It was a strange day, the first day at Congress after lunch usually considers rules and internal issues which is what happened today, also the CEC has the right to produce special reports. One of its papers this year, was called, “GMB Taskforce for Positive Change Final Progress Report to Annual Congress 2023”. The Task Force was set up after the Monaghan Inquiry which found the GMB to be institutionally sexist. The Inquiry had been set up after sexual harassment complaints were made against the then incumbent General Secretary, Tim Roache.

As one might guess from the title, the report proposed winding-up the task force. Despite being only able to report completion of 11/27 recommendations with five yet to be started.

The rest of this article, below/overleaf looks at the arguments for and against winding up the task force, and reports on the debate to backtrack on Monaghan’s recommendation 3.

Recommendation one stated that it was necessary for the CEC to take back oversight and scrutiny powers over all officers and other bodies of the union. They rightly assess this to be a recommendation in progress.
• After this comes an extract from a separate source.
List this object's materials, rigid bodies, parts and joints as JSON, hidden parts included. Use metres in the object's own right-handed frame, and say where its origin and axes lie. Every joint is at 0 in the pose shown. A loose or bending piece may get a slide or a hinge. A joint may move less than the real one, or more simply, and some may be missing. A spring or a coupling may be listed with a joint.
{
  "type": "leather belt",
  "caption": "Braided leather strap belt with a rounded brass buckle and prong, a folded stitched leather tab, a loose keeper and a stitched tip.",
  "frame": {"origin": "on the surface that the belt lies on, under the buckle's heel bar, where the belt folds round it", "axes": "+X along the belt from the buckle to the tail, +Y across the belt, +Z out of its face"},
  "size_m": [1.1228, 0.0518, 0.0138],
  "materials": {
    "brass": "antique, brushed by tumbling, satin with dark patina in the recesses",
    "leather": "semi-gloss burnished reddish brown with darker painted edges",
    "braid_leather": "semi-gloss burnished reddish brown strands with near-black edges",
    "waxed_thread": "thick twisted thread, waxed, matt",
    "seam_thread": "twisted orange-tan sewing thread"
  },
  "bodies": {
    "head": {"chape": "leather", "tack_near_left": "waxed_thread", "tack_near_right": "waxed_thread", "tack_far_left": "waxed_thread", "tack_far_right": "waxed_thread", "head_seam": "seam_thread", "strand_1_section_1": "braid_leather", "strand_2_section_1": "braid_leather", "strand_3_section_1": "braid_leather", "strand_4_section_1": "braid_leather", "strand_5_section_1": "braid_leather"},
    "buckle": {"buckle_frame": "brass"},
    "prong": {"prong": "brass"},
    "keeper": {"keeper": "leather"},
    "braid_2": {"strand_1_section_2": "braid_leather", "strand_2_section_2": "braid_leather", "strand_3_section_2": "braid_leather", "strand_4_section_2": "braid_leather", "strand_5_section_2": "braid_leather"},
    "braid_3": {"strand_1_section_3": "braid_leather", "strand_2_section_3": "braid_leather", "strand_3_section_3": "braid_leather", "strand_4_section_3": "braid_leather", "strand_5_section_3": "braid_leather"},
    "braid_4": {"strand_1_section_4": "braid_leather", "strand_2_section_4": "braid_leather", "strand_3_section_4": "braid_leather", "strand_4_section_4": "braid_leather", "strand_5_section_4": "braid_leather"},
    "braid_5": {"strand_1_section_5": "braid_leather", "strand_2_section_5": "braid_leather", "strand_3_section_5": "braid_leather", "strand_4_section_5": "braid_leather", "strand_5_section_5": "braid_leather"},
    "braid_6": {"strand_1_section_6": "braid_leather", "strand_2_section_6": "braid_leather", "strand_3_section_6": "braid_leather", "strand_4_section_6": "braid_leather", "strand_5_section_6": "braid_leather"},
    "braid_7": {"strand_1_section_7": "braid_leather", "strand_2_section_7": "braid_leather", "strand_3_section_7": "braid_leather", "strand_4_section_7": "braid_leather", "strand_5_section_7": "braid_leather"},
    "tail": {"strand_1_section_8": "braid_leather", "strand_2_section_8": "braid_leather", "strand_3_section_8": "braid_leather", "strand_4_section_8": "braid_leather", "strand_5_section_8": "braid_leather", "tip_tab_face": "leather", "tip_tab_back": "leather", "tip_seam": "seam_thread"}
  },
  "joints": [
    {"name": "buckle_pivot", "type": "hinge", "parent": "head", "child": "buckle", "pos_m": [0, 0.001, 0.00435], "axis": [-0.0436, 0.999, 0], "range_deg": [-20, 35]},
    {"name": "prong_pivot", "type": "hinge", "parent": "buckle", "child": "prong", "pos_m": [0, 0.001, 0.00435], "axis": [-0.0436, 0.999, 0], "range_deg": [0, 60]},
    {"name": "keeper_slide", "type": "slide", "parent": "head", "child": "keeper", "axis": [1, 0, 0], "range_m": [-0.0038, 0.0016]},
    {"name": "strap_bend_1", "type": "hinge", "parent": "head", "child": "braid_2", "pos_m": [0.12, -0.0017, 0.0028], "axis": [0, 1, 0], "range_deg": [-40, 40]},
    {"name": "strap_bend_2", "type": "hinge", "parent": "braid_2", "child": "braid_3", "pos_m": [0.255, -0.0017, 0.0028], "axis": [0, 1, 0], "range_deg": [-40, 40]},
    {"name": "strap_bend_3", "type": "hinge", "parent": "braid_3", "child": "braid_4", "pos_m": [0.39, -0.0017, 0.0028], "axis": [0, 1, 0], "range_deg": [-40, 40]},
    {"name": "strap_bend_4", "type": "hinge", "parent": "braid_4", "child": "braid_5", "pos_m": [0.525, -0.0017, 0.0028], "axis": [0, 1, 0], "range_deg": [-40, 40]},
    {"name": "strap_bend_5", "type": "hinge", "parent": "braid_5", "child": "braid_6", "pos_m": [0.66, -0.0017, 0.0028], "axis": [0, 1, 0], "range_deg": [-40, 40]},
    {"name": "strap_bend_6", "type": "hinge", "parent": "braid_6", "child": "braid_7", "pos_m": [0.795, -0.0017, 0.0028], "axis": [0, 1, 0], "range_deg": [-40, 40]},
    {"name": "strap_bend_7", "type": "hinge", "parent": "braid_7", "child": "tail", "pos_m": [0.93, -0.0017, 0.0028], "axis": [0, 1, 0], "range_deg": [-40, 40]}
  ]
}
It is difficult for a committee consisting of part timers to be able to perform this function. It is a sad fact that robust controls need to be built to control and measure the performance of the senior officers in the union. The practice, also seen at Congress, of late and long papers, circulated with insufficient notice, also happens at the CEC. Honorarium payments to CEC members seem to have been eliminated. The research, organisation and industrial & equality departments all work for and are accountable to the general secretary. We rely exclusively on part-timers many of whom have full time jobs. CEC members need more support. The fact is that it struggles to effectively control the Union and its staff.

The report states that a governance structure for the change programme needs to be implemented, it makes no proposals as to how this would work. Given the incomplete programme recommendations, in my mind, it’s unclear that the task force should have been wound up this year.
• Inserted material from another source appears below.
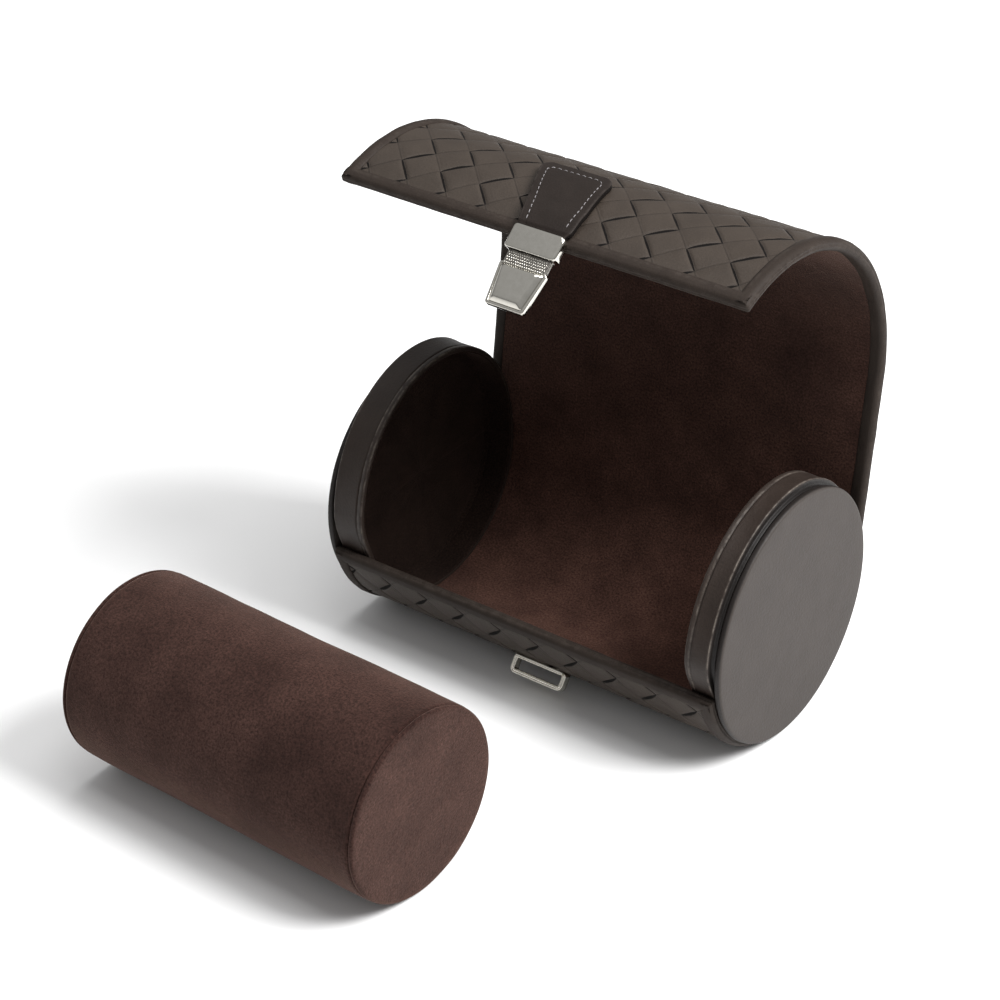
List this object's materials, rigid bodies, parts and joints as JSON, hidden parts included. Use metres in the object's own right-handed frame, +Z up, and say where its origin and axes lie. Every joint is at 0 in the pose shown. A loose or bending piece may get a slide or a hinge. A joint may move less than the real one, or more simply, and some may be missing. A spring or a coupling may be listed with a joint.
{
  "type": "watch travel case",
  "caption": "Cylindrical leather travel case for wrist watches, with an unrolling lid, a tuck clasp with its keeper loop, and a loose suede watch cushion",
  "frame": {"origin": "on the floor under the middle of the round base, at the middle of the flat strip that it stands on", "axes": "+X along the case's axis to the right as seen from the open front, +Y to the back wall that the lid unrolls from, +Z up"},
  "size_m": [0.1588, 0.2149, 0.1707],
  "materials": {
    "woven_leather": "dark brown leather pressed in a diagonal basket weave",
    "smooth_leather": "dark brown smooth leather, slightly glossy along its edges",
    "disc_leather": "fine grained brown leather over a padded board",
    "suede_lining": "dark brown microsuede lining",
    "cushion_suede": "brown microsuede with a mottled nap",
    "board": "grey-brown bookbinder's board",
    "foam": "cream open foam",
    "nickel": "polished nickel plate"
  },
  "bodies": {
    "case_base": {"base_leather": "woven_leather", "base_stiffener": "board", "base_lining": "suede_lining", "base_binding": "smooth_leather", "end_disc_left": "disc_leather", "end_disc_right": "disc_leather", "cup_board_left": "board", "cup_board_right": "board", "cup_band_left": "smooth_leather", "cup_band_right": "smooth_leather", "cup_lining_left": "suede_lining", "cup_lining_right": "suede_lining", "keeper_loop": "nickel", "keeper_backplate": "nickel", "keeper_rivets": "nickel"},
    "lid_wall_low": {"lid_leather_1": "woven_leather", "lid_stiffener_1": "board", "lid_lining_1": "suede_lining", "lid_binding_1": "smooth_leather"},
    "lid_wall_mid": {"lid_leather_2": "woven_leather", "lid_stiffener_2": "board", "lid_lining_2": "suede_lining", "lid_binding_2": "smooth_leather"},
    "lid_wall_high": {"lid_leather_3": "woven_leather", "lid_stiffener_3": "board", "lid_lining_3": "suede_lining", "lid_binding_3": "smooth_leather"},
    "lid_shoulder": {"lid_leather_4": "woven_leather", "lid_stiffener_4": "board", "lid_lining_4": "suede_lining", "lid_binding_4": "smooth_leather"},
    "lid_top": {"lid_leather_5": "woven_leather", "lid_stiffener_5": "board", "lid_lining_5": "suede_lining", "lid_binding_5": "smooth_leather"},
    "lid_front": {"lid_leather_6": "woven_leather", "lid_stiffener_6": "board", "lid_lining_6": "suede_lining", "lid_binding_6": "smooth_leather", "tab_leather": "smooth_leather"},
    "clasp": {"tab_end": "smooth_leather", "clasp_ferrule": "nickel", "ferrule_rivets": "nickel", "catch_pin": "nickel"},
    "catch": {"clasp_tongue": "nickel", "clasp_nose": "nickel", "catch_spring": "nickel"},
    "watch_cushion": {"cushion_core": "board", "cushion_plug_left": "board", "cushion_plug_right": "board", "cushion_foam": "foam", "cushion_cover": "cushion_suede", "cushion_end_left": "cushion_suede", "cushion_end_right": "cushion_suede"}
  },
  "joints": [
    {"name": "wall_fold_1", "type": "hinge", "parent": "case_base", "child": "lid_wall_low", "pos_m": [0, 0.04061, 0.04255], "axis": [1, 0, 0], "range_deg": [0, 5]},
    {"name": "lid_fold", "type": "hinge", "parent": "lid_wall_low", "child": "lid_wall_mid", "pos_m": [0, 0.04256, 0.05843], "axis": [1, 0, 0], "range_deg": [0, 25]},
    {"name": "wall_fold_3", "type": "hinge", "parent": "lid_wall_mid", "child": "lid_wall_high", "pos_m": [0, 0.04451, 0.07431], "axis": [1, 0, 0], "range_deg": [0, 25]},
    {"name": "shoulder_fold", "type": "hinge", "parent": "lid_wall_high", "child": "lid_shoulder", "pos_m": [0, 0.04646, 0.09019], "axis": [1, 0, 0], "range_deg": [0, 25]},
    {"name": "top_fold", "type": "hinge", "parent": "lid_shoulder", "child": "lid_top", "pos_m": [0, 0.04198, 0.13564], "axis": [1, 0, 0], "range_deg": [0, 11.25]},
    {"name": "front_fold", "type": "hinge", "parent": "lid_top", "child": "lid_front", "pos_m": [0, 0.01121, 0.16192], "axis": [1, 0, 0], "range_deg": [0, 11.25]},
    {"name": "tab_flex", "type": "hinge", "parent": "lid_front", "child": "clasp", "pos_m": [0.0022, -0.03157, 0.16545], "axis": [1, 0, 0], "range_deg": [-80, 0]},
    {"name": "catch_press", "type": "hinge", "parent": "clasp", "child": "catch", "pos_m": [0.0022, -0.03573, 0.16036], "axis": [1, 0, 0], "range_deg": [0, 8], "stiffness_Nm_per_rad": 0.02, "springref_deg": -5.73},
    {"name": "cushion_lift", "type": "slide", "parent": "case_base", "child": "watch_cushion", "axis": [0, 0, 1], "range_m": [0, 0.12]}
  ]
}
After debates on the paper, which was to be carried. we moved to rule amendments, two of which contradicted recommendation 3 of the Monaghan report which states that regional secretaries should not attend the CEC. The Monaghan report makes it clear why this recommendation was made. The CEC have adopted what they call a protocol about regional secretary attendance; they may attend at the invitation of the CEC and this allows the CEC to discuss any matters they choose without the presence of the regional secretaries. The obvious agenda matters that they may wish to exclude the regional secretaries from is the matter of regional secretary performance. They were excluded for a reason, and I’m unsure the union needs to change its mind so soon. Certainly, the proposers of the rule change did not address this issue and it would seem that I have a disagreement with the proposals, I do not believe the regional secretaries should be part of the leadership of this union, the leadership should sit with the elected members of the CEC.

Additionally, the roles of the Head of HR and Director of Legal need to be clarified. They probably need to be rules based positions with their controlling functions written into the rules and their ability to enforce their controls through access to the CEC defined. i.e. if we are changing the rules to permit Regional Secretaries on the CEC, then we need to do the same for the Head of HR and the Director of Legal. It’s a sad fact that the big unions, well everyone, need a compliance department & whistleblowing function.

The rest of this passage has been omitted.